What is needed:
Restate all of the data exactly.

Data extract:
┄┄┄┄┄┄┄┄┄┄

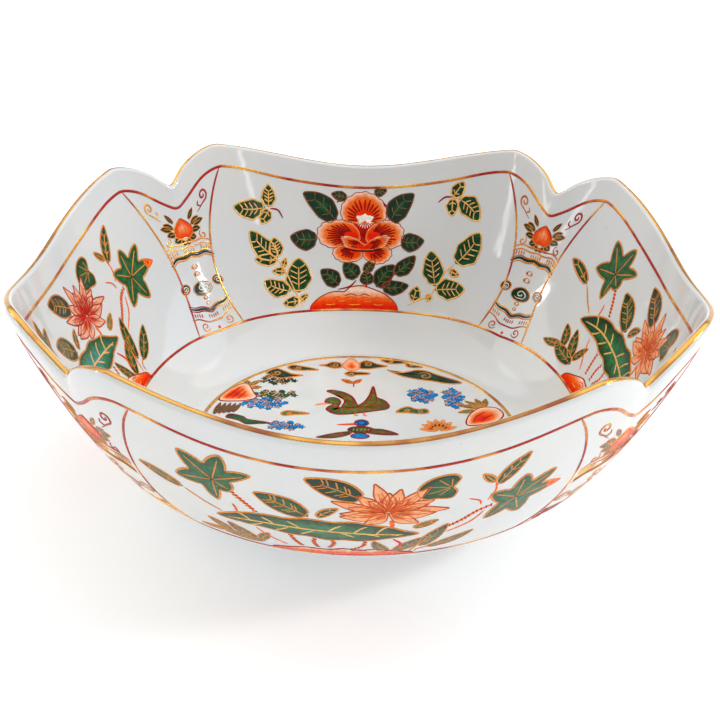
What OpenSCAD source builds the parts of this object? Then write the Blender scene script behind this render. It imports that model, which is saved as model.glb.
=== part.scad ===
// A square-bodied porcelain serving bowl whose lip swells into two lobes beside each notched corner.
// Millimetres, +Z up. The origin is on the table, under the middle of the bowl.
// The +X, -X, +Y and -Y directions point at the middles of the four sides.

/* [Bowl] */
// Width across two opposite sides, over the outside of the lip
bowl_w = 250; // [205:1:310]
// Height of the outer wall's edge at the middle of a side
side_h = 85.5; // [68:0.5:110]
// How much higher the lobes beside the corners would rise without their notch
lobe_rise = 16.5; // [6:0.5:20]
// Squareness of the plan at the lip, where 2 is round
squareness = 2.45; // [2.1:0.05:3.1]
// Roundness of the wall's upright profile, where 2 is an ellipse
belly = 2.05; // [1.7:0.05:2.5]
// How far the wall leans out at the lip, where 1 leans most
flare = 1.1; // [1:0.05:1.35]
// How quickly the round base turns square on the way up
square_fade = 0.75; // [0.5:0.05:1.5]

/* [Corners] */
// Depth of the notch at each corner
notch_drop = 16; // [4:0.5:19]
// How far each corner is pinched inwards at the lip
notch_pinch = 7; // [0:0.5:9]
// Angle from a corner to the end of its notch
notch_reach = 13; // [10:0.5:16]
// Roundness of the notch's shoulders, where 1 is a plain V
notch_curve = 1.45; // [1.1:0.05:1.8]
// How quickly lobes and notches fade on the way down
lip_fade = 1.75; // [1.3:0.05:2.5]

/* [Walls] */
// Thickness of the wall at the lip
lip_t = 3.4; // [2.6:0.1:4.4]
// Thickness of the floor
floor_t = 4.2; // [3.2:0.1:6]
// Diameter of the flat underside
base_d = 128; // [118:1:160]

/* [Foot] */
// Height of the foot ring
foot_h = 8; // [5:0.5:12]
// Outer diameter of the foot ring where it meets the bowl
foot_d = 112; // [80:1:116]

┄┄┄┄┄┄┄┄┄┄

Written answer:
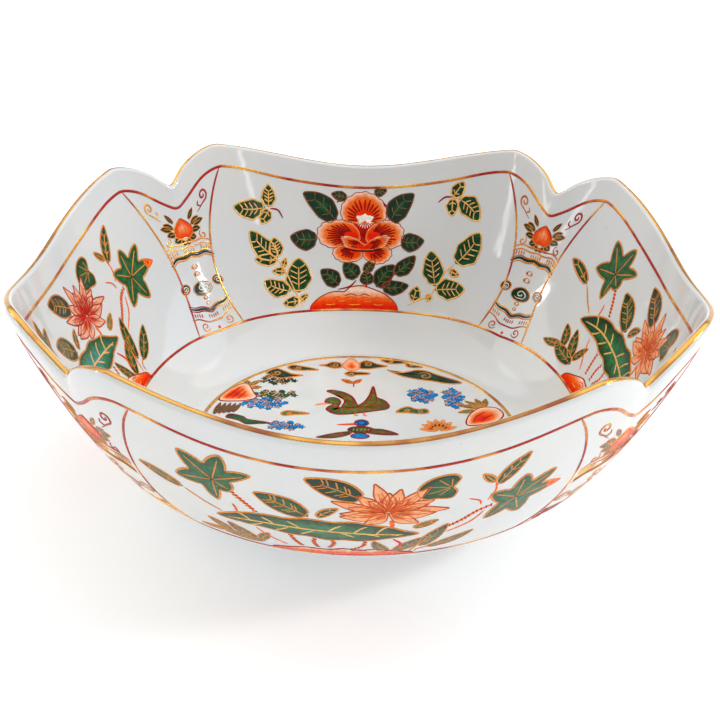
What OpenSCAD source builds the parts of this object? Then write the Blender scene script behind this render. It imports that model, which is saved as model.glb.
=== part.scad ===
// A square-bodied porcelain serving bowl whose lip swells into two lobes beside each notched corner.
// Millimetres, +Z up. The origin is on the table, under the middle of the bowl.
// The +X, -X, +Y and -Y directions point at the middles of the four sides.

/* [Bowl] */
// Width across two opposite sides, over the outside of the lip
bowl_w = 250; // [205:1:310]
// Height of the outer wall's edge at the middle of a side
side_h = 85.5; // [68:0.5:110]
// How much higher the lobes beside the corners would rise without their notch
lobe_rise = 16.5; // [6:0.5:20]
// Squareness of the plan at the lip, where 2 is round
squareness = 2.45; // [2.1:0.05:3.1]
// Roundness of the wall's upright profile, where 2 is an ellipse
belly = 2.05; // [1.7:0.05:2.5]
// How far the wall leans out at the lip, where 1 leans most
flare = 1.1; // [1:0.05:1.35]
// How quickly the round base turns square on the way up
square_fade = 0.75; // [0.5:0.05:1.5]

/* [Corners] */
// Depth of the notch at each corner
notch_drop = 16; // [4:0.5:19]
// How far each corner is pinched inwards at the lip
notch_pinch = 7; // [0:0.5:9]
// Angle from a corner to the end of its notch
notch_reach = 13; // [10:0.5:16]
// Roundness of the notch's shoulders, where 1 is a plain V
notch_curve = 1.45; // [1.1:0.05:1.8]
// How quickly lobes and notches fade on the way down
lip_fade = 1.75; // [1.3:0.05:2.5]

/* [Walls] */
// Thickness of the wall at the lip
lip_t = 3.4; // [2.6:0.1:4.4]
// Thickness of the floor
floor_t = 4.2; // [3.2:0.1:6]
// Diameter of the flat underside
base_d = 128; // [118:1:160]

/* [Foot] */
// Height of the foot ring
foot_h = 8; // [5:0.5:12]
// Outer diameter of the foot ring where it meets the bowl
foot_d = 112; // [80:1:116]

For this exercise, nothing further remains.